* [Request] Using the data beneath this instruction, retype only the lines from the one that contains "0.46, 0.22), 0.7)" down to the one that contains "for node in", both included, exactly as they appear.

* [Recorded information]

········

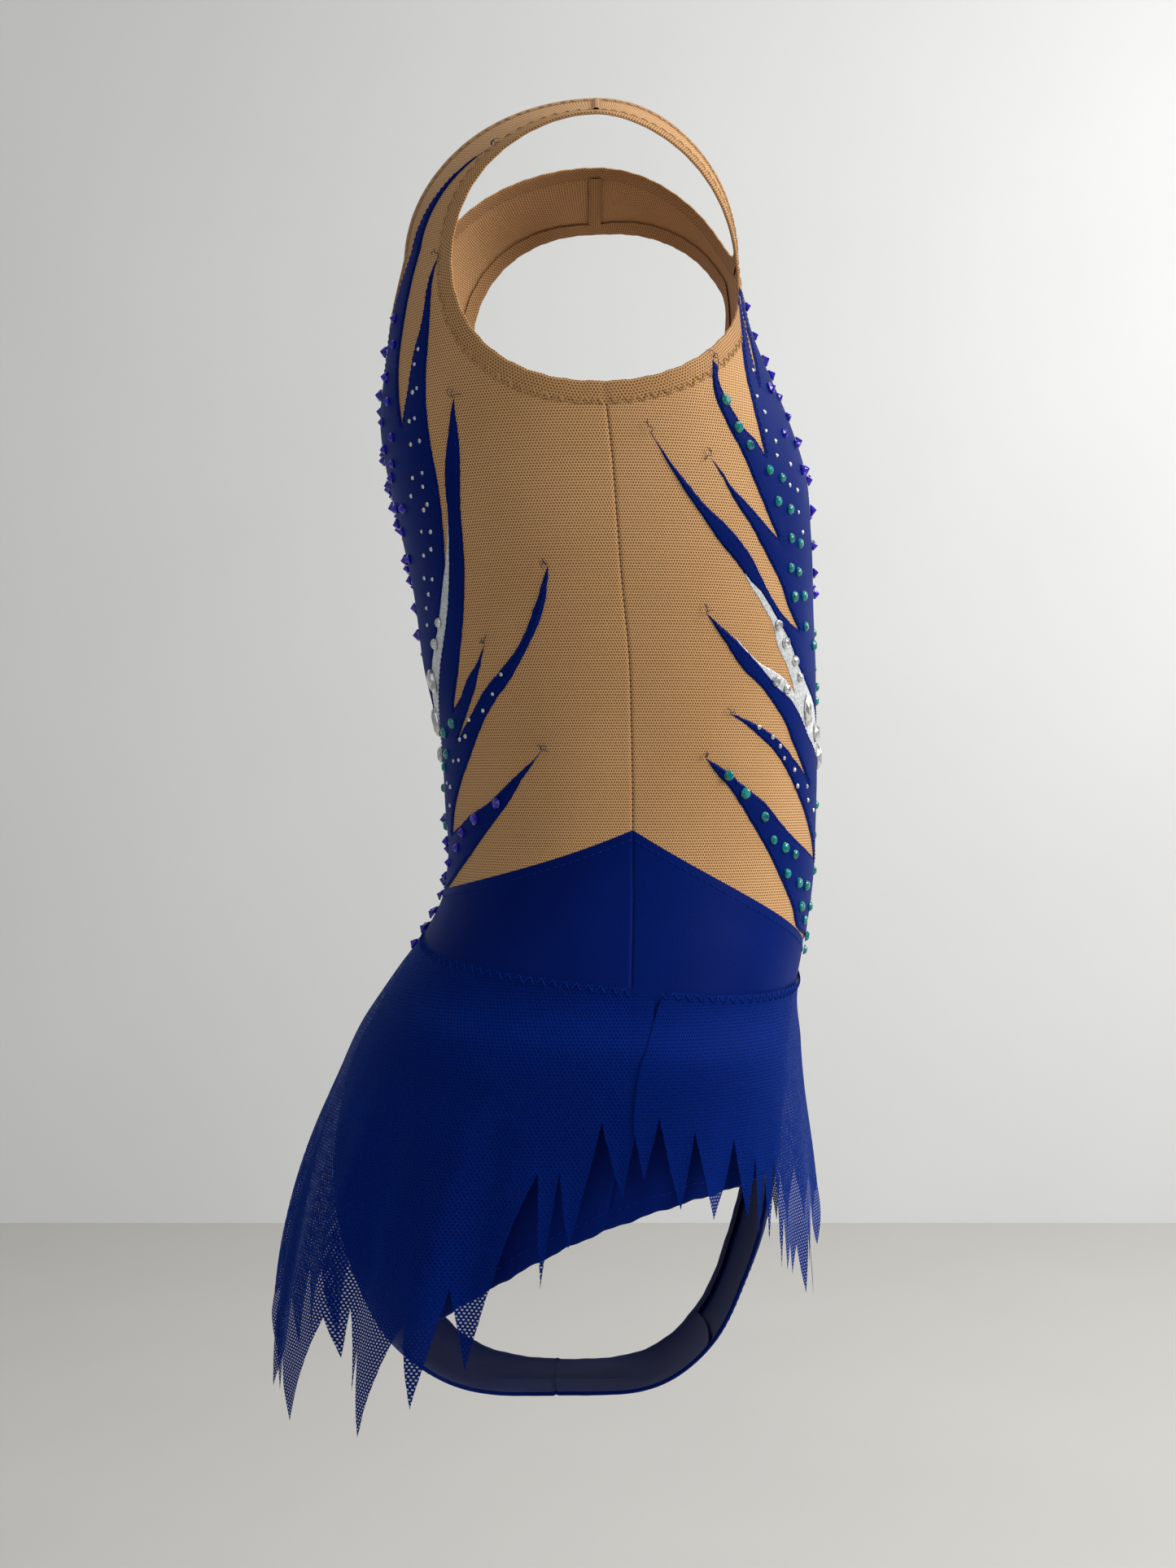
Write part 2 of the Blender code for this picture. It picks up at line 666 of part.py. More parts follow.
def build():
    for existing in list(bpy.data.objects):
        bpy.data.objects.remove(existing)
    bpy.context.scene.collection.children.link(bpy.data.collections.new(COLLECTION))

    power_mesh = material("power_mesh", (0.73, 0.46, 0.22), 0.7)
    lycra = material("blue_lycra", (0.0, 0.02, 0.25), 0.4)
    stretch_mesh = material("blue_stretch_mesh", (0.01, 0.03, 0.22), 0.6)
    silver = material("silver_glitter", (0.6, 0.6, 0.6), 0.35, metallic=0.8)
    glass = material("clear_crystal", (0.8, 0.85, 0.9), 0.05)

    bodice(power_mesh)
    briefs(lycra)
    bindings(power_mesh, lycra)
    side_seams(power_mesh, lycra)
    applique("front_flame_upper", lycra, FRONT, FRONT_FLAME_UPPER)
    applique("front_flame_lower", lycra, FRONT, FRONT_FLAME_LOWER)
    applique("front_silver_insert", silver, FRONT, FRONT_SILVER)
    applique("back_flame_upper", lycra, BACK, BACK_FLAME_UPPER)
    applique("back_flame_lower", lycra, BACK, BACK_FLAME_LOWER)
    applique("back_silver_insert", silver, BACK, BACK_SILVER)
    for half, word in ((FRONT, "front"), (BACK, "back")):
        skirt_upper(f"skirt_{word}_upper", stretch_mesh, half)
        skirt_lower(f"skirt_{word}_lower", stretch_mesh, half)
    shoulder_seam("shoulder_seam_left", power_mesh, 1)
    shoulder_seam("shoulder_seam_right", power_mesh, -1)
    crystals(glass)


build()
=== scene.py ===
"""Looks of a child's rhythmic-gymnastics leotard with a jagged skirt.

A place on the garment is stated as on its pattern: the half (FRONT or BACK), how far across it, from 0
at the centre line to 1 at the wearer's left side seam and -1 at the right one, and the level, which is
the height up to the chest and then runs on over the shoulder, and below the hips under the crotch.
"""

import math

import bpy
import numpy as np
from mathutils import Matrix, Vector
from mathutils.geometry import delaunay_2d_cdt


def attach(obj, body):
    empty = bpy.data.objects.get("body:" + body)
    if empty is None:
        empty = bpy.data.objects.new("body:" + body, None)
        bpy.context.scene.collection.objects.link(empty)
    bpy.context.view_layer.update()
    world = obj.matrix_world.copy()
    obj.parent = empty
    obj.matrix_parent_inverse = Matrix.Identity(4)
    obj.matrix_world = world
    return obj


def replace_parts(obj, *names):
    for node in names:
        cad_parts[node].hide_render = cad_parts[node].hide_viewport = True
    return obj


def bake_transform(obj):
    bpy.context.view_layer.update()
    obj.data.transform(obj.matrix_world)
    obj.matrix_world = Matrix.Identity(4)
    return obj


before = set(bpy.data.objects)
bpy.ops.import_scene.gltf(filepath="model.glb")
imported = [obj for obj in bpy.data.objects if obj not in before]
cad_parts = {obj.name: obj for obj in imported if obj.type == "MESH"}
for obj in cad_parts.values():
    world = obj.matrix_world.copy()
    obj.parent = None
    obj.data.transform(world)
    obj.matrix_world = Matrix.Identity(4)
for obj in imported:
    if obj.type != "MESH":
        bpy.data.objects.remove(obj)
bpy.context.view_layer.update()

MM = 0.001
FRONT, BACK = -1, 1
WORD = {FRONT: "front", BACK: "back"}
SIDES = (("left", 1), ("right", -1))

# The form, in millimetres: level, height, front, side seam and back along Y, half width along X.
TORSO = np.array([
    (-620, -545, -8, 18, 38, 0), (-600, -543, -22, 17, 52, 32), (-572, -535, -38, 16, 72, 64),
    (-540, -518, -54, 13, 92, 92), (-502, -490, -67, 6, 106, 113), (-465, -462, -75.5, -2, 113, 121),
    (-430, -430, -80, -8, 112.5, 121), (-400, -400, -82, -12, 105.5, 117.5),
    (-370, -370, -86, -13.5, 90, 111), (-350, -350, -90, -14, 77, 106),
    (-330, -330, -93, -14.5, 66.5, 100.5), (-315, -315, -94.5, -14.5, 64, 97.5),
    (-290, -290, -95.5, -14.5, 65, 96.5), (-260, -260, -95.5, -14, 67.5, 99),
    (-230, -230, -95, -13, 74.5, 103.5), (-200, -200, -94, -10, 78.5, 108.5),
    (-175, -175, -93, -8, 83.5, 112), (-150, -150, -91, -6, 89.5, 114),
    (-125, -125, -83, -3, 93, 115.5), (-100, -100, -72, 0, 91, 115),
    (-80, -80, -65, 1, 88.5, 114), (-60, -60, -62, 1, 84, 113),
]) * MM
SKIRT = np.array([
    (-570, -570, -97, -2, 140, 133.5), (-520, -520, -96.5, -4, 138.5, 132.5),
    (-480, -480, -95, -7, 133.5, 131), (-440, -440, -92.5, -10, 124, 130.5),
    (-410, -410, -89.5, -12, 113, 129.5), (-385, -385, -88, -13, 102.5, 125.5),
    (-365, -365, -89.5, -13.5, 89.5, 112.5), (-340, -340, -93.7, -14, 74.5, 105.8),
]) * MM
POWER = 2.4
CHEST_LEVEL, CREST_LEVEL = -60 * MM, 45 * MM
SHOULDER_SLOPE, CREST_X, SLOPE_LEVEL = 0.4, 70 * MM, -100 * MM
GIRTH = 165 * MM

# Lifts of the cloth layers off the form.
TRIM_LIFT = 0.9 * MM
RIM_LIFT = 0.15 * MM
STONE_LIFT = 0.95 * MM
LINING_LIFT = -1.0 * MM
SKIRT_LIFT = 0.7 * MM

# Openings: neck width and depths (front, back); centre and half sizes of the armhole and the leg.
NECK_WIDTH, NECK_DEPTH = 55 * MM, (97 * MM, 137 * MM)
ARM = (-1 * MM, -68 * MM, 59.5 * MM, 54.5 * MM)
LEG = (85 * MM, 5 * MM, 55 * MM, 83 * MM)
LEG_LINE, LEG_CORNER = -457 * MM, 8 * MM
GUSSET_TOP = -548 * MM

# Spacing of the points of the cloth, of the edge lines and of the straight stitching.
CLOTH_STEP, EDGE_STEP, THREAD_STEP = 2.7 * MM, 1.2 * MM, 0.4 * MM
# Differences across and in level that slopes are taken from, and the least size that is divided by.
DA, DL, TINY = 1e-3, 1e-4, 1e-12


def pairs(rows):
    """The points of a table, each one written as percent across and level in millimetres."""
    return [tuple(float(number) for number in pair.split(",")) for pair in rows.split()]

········

* [Expected output]
    power_mesh = material("power_mesh", (0.73, 0.46, 0.22), 0.7)
    lycra = material("blue_lycra", (0.0, 0.02, 0.25), 0.4)
    stretch_mesh = material("blue_stretch_mesh", (0.01, 0.03, 0.22), 0.6)
    silver = material("silver_glitter", (0.6, 0.6, 0.6), 0.35, metallic=0.8)
    glass = material("clear_crystal", (0.8, 0.85, 0.9), 0.05)

    bodice(power_mesh)
    briefs(lycra)
    bindings(power_mesh, lycra)
    side_seams(power_mesh, lycra)
    applique("front_flame_upper", lycra, FRONT, FRONT_FLAME_UPPER)
    applique("front_flame_lower", lycra, FRONT, FRONT_FLAME_LOWER)
    applique("front_silver_insert", silver, FRONT, FRONT_SILVER)
    applique("back_flame_upper", lycra, BACK, BACK_FLAME_UPPER)
    applique("back_flame_lower", lycra, BACK, BACK_FLAME_LOWER)
    applique("back_silver_insert", silver, BACK, BACK_SILVER)
    for half, word in ((FRONT, "front"), (BACK, "back")):
        skirt_upper(f"skirt_{word}_upper", stretch_mesh, half)
        skirt_lower(f"skirt_{word}_lower", stretch_mesh, half)
    shoulder_seam("shoulder_seam_left", power_mesh, 1)
    shoulder_seam("shoulder_seam_right", power_mesh, -1)
    crystals(glass)


build()
=== scene.py ===
"""Looks of a child's rhythmic-gymnastics leotard with a jagged skirt.

A place on the garment is stated as on its pattern: the half (FRONT or BACK), how far across it, from 0
at the centre line to 1 at the wearer's left side seam and -1 at the right one, and the level, which is
the height up to the chest and then runs on over the shoulder, and below the hips under the crotch.
"""

import math

import bpy
import numpy as np
from mathutils import Matrix, Vector
from mathutils.geometry import delaunay_2d_cdt


def attach(obj, body):
    empty = bpy.data.objects.get("body:" + body)
    if empty is None:
        empty = bpy.data.objects.new("body:" + body, None)
        bpy.context.scene.collection.objects.link(empty)
    bpy.context.view_layer.update()
    world = obj.matrix_world.copy()
    obj.parent = empty
    obj.matrix_parent_inverse = Matrix.Identity(4)
    obj.matrix_world = world
    return obj


def replace_parts(obj, *names):
    for node in names:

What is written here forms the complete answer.